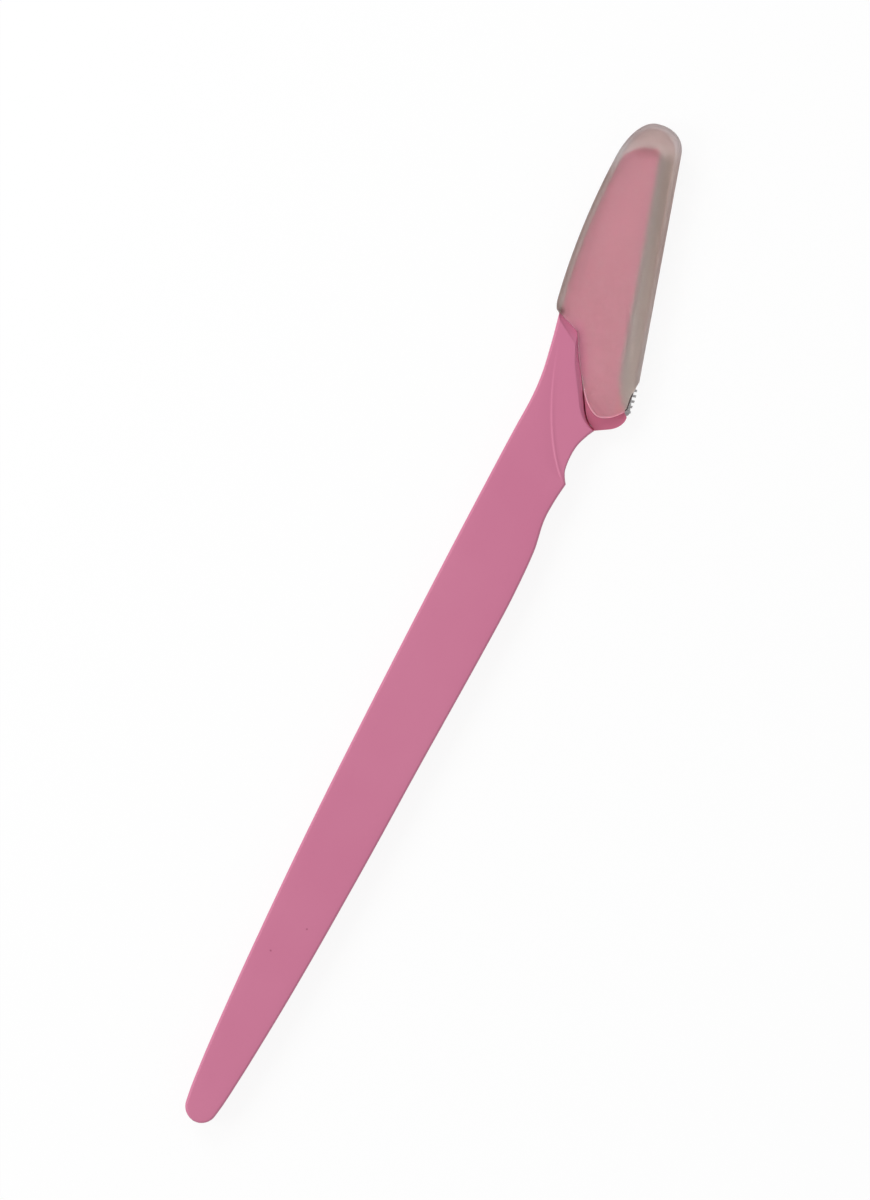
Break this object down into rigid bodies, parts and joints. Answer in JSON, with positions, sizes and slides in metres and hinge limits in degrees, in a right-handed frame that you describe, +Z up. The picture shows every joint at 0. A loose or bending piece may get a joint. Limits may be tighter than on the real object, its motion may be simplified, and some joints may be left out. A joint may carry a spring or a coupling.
{
  "type": "eyebrow razor",
  "caption": "Slim eyebrow razor with a flat moulded handle, a finger scallop, a tilted head holding a guarded steel blade and a frosted pull-off cap.",
  "frame": {"origin": "centre of the bounding box's underside, where the razor lies flat", "axes": "+X from the tail of the handle to the tip of the cap, +Y from the cutting edge to the spine, +Z up from the flat side it lies on"},
  "size_m": [0.1572, 0.019, 0.0042],
  "materials": {
    "handle_plastic": "satin pink polypropylene",
    "head_plastic": "satin pink polypropylene",
    "clamp_plastic": "satin pink polypropylene",
    "blade_steel": "ground stainless steel",
    "guard_steel": "bright etched foil",
    "cap_plastic": "frosted clear polypropylene"
  },
  "bodies": {
    "razor": {"handle": "handle_plastic", "blade_carrier": "head_plastic", "blade_clamp": "clamp_plastic", "blade": "blade_steel", "edge_guard": "guard_steel"},
    "cap": {"cap": "cap_plastic"}
  },
  "joints": [
    {"name": "cap_pull", "type": "slide", "parent": "razor", "child": "cap", "axis": [0.9558, 0.294, 0], "range_m": [0, 0.045]}
  ]
}
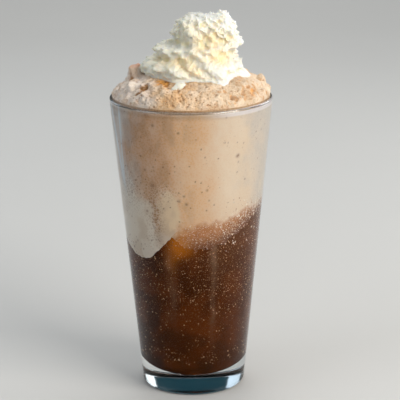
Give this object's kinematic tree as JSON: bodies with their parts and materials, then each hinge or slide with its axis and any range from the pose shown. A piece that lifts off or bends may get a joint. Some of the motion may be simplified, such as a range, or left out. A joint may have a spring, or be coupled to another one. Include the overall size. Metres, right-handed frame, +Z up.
= = = = = = =
**DIRECTION**
Each line of the material should be echoed exactly.

**RESULT FOR THIS EXERCISE**
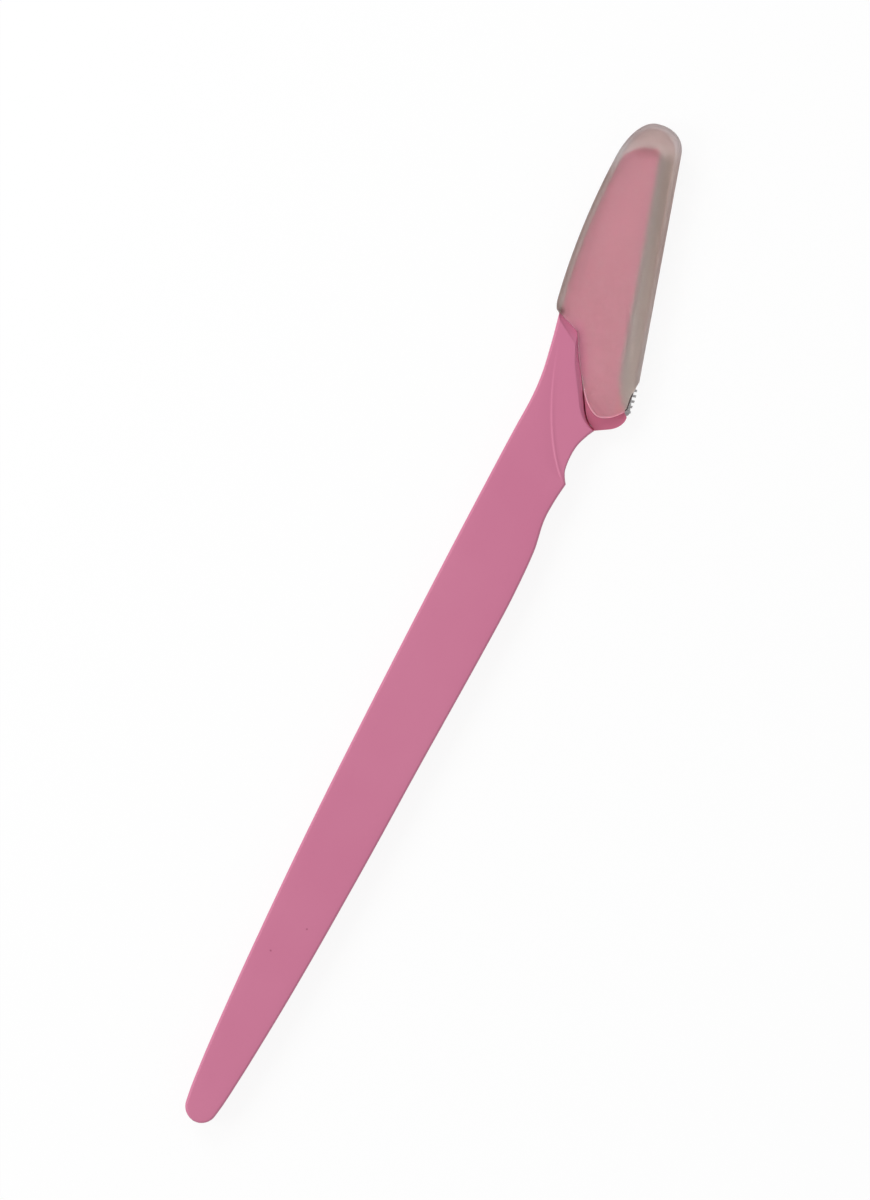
Break this object down into rigid bodies, parts and joints. Answer in JSON, with positions, sizes and slides in metres and hinge limits in degrees, in a right-handed frame that you describe, +Z up. The picture shows every joint at 0. A loose or bending piece may get a joint. Limits may be tighter than on the real object, its motion may be simplified, and some joints may be left out. A joint may carry a spring or a coupling.
{
  "type": "eyebrow razor",
  "caption": "Slim eyebrow razor with a flat moulded handle, a finger scallop, a tilted head holding a guarded steel blade and a frosted pull-off cap.",
  "frame": {"origin": "centre of the bounding box's underside, where the razor lies flat", "axes": "+X from the tail of the handle to the tip of the cap, +Y from the cutting edge to the spine, +Z up from the flat side it lies on"},
  "size_m": [0.1572, 0.019, 0.0042],
  "materials": {
    "handle_plastic": "satin pink polypropylene",
    "head_plastic": "satin pink polypropylene",
    "clamp_plastic": "satin pink polypropylene",
    "blade_steel": "ground stainless steel",
    "guard_steel": "bright etched foil",
    "cap_plastic": "frosted clear polypropylene"
  },
  "bodies": {
    "razor": {"handle": "handle_plastic", "blade_carrier": "head_plastic", "blade_clamp": "clamp_plastic", "blade": "blade_steel", "edge_guard": "guard_steel"},
    "cap": {"cap": "cap_plastic"}
  },
  "joints": [
    {"name": "cap_pull", "type": "slide", "parent": "razor", "child": "cap", "axis": [0.9558, 0.294, 0], "range_m": [0, 0.045]}
  ]
}
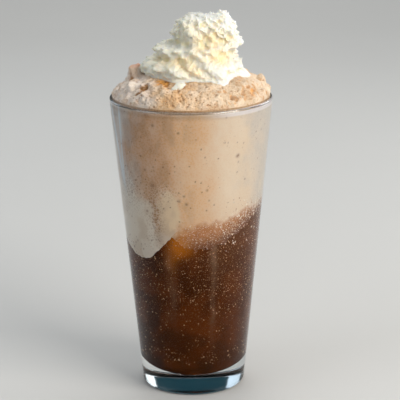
Give this object's kinematic tree as JSON: bodies with their parts and materials, then each hinge or slide with its axis and any range from the pose shown. A piece that lifts off or bends may get a joint. Some of the motion may be simplified, such as a range, or left out. A joint may have a spring, or be coupled to another one. Include the overall size. Metres, right-handed frame, +Z up.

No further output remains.